We define the so-called conformal Killing operator $K$ mapping (1,0) vectors to (0,2) tensors by $$K(X)_{ab} = \frac{1}{2}\nabla_aX_b+ \nabla_bX_a -\frac{2}{3}(\text{div}X) g_{ab}.$$
Here $g$ is the metric and $\nabla$ is the induced covariant derivative.
I am told that the formal adjoint of $K$ is $-\text{div}.$ This is supposed to be easy, but I am not getting anywhere near the answer and I presume I must be doing something basic incorrectly.
Could anyone point me in the correct direction?
Attempt (WRONG):
Let $h_{ab}$ be a $(0,2)$ tensor. We integrate by parts over a closed manifold:
$$\int -\nabla^a h_{ab} X^b = \int \nabla^a (h_{ab} X^b) + \int h_{ab} \nabla^a X^b= 0 + \int h_{ab}\nabla^aX^b.$$
This would appear to mean that -div is the adjoint of $\nabla,$ which is wrong.
[Edit: see answer below for explanation. The computation is in fact correct, as pointed out by Jack Lee.]

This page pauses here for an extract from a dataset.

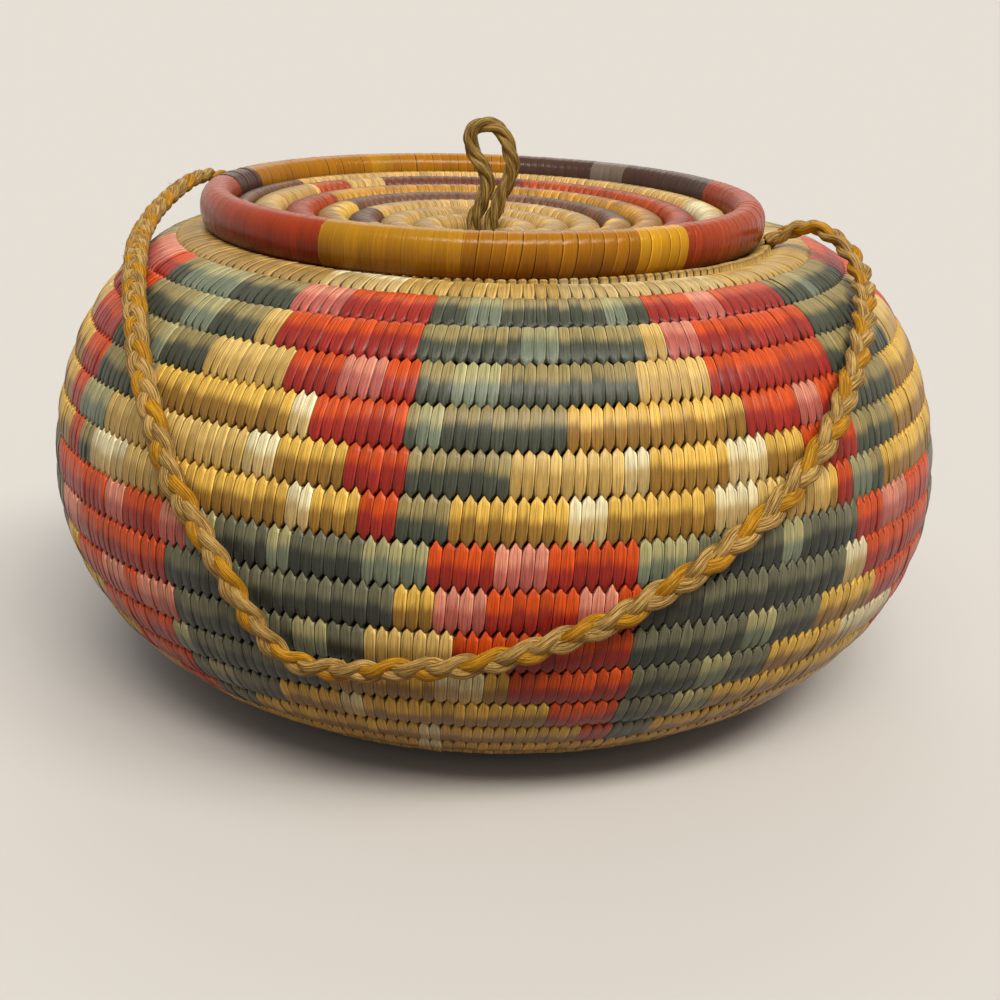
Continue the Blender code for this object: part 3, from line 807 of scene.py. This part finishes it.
# %% Where every stitch starts
def stitch_places():
    """Rounds below the neck at which the strips start, from the mouth to the foot."""
    ends = [start for start, _ in ZONES[1:]] + [FIRST_ROUND]
    places = []
    for (start, per_round), end in zip(ZONES, ends):
        count = round((end - start) * per_round)
        places.append(np.linspace(start, end, count, endpoint=False))
    return np.append(np.concatenate(places), FIRST_ROUND)


PLACES = stitch_places()
print("stitches in the bowl:", len(PLACES) - 1)

# %% [markdown]
# ## The pattern
#
# Two friezes of stepped triangles run round the belly. In each triangle the left
# half is red and the right half is olive. It stands on its tip, so each round has a
# shorter run of each colour than the round above. In the upper frieze the triangles
# touch along their top, and in the lower frieze they nearly do. Seven of them go
# round the basket. A weaver counts stitches, so no two are exactly alike.
#
# The runs are given in degrees of bearing from the middle line of a triangle. A
# second list holds the places where the weaver ran out of a strip and went on with
# one from another bundle, which is paler. A few of its runs are painted shade instead:
# the darker tan at the left of the two neck rounds and the pink at the left of round 2.

# %% Steps of the two friezes
# Middle line in degrees: widths of the red run, then of the olive run, from the top round down
UPPER_FRIEZE = {
    -161: ((24, 21, 17, 13, 8, 4), (27, 25, 20, 14, 9, 4)),
    -110: ((24, 21, 17, 13, 8, 4), (27, 25, 20, 14, 9, 4)),
    -60: ((24, 20, 14, 8, 7, 4), (30, 27, 21, 14, 9, 4)),
    -9.5: ((20, 20, 17, 12, 7, 4), (31, 29, 26, 18, 12, 5)),
    47.5: ((26, 24, 21, 18, 10, 5), (26, 25, 19, 13, 9, 4)),
    98: ((25, 22, 18, 13, 8, 4), (27, 25, 20, 14, 9, 4)),
    148: ((24, 21, 17, 13, 8, 4), (27, 25, 20, 14, 9, 4)),
}
LOWER_FRIEZE = {
    -140: ((22, 21, 19, 15, 11, 5), (27, 25, 22, 18, 12, 5)),
    -90: ((22, 21, 19, 15, 11, 5), (25, 24, 22, 18, 12, 5)),
    -39.5: ((30, 26, 22, 18, 13, 8), (31, 30, 26, 21, 14, 7)),
    16: ((24, 22, 20, 14, 9, 4), (30, 28, 24, 18, 12, 6)),
    70: ((24, 22, 19, 14, 10, 5), (27, 25, 21, 17, 12, 5)),
    120: ((22, 21, 19, 15, 11, 5), (27, 25, 21, 17, 12, 5)),
    170: ((22, 21, 19, 15, 11, 5), (27, 25, 22, 18, 12, 5)),
}
print("triangles in the friezes:", len(UPPER_FRIEZE), len(LOWER_FRIEZE))

# %% Strips from another bundle, and a few runs of painted shade
# Round: first and last bearing in degrees, leaf
SPLICES = {
    # Rounds 0 and 1: the tan from -88 to -29 is painted shade under the rim at the left
    0: ((-88, -29, "tan"), (-29, -16, "cream"), (10, 16, "cream")),
    1: ((-88, -29, "tan"), (-29, -16, "cream"), (10, 40, "cream")),
    # Round 2: the pink from -84 to -66 dulls the red at the left as painted shade
    2: ((-84, -66, "pink"), (-55, -42, "pale olive"), (-30, -22, "pink"),
        (-4, 0, "pale olive"), (15, 18, "pale olive"), (29, 34, "pink"), (55, 59, "pale olive")),
    3: ((-48, -41, "pale olive"), (3, 8, "pale olive"), (23, 27, "pink")),
    4: ((-50, -46, "pale olive"), (-19, -14, "pink"), (-5, 0, "pale olive")),
    5: ((-24, -21, "cream"), (-9, -6, "pale olive"), (39, 43, "pink")),
    6: ((-62, -53, "pale olive"), (-53, -29, "natural"), (-29, -25, "cream"),
        (2, 14, "natural"), (14, 17, "cream"), (26, 32, "cream")),
    7: ((-55, -48, "cream"), (-48, -40, "natural"), (-23, -20, "cream"), (8, 12, "cream"),
        (25, 30, "cream"), (30, 41, "natural"), (45, 49, "pale olive")),
    8: ((-51, -47, "pink"), (-40, -36, "pink"), (-36, -32, "pale olive"),
        (-24, -22, "pale olive"), (-14, -7, "pale olive"), (1, 6, "pink"),
        (16, 22, "pale olive"), (34, 36, "pale olive"), (52, 58, "pink")),
    9: ((-66, -59, "pink"), (-6, 0, "pink"), (10, 13, "pink"), (44, 48, "cream")),
    10: ((-53, -48, "pink"), (-45, -38, "pink"), (-22, -17, "pale olive"),
        (-13, -4, "natural"), (29, 33, "pale olive")),
    11: ((-40, -37, "pale olive"), (-6, -1, "cream"), (25, 28, "pale olive"), (46, 60, "cream")),
    12: ((-37, -33, "pale olive"), (-17, -15, "cream"), (22, 28, "pale olive")),
    13: ((-8, -6, "cream"),),
    14: ((-9, -6, "cream"),),
}
print("splices at the front:", sum(len(runs) for runs in SPLICES.values()))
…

You need to be careful about what space you're taking the adjoint in. In the space of all square-integrable $(0,2)$-tensors, your calculation correctly shows that the adjoint of $-\text{div}$ is indeed $\nabla$.
I think you want to be working with the space of symmetric trace-free $(0,2)$-tensors - $K$ maps into this space (possibly after tweaking the constant $2/3$). When $h$ is symmetric trace-free, we have
$$\begin{align} (K(X) , h) &= \int \nabla_{(a} X_{b)}h^{ab} - \int C \text{div}(X) g_{ab}h^{ab} \\ &=\int \nabla_a X_b h^{ab} - \int C \text{div}(X) \text{tr} (h) \\ &=(\nabla X,h) = (X,-\text{div}(h)). \end{align}$$ The symmetry of $h$ allows you remove the symmetrization on $\nabla X$ and the trace-free property gets rid of the $\text{div}(X)g$ term.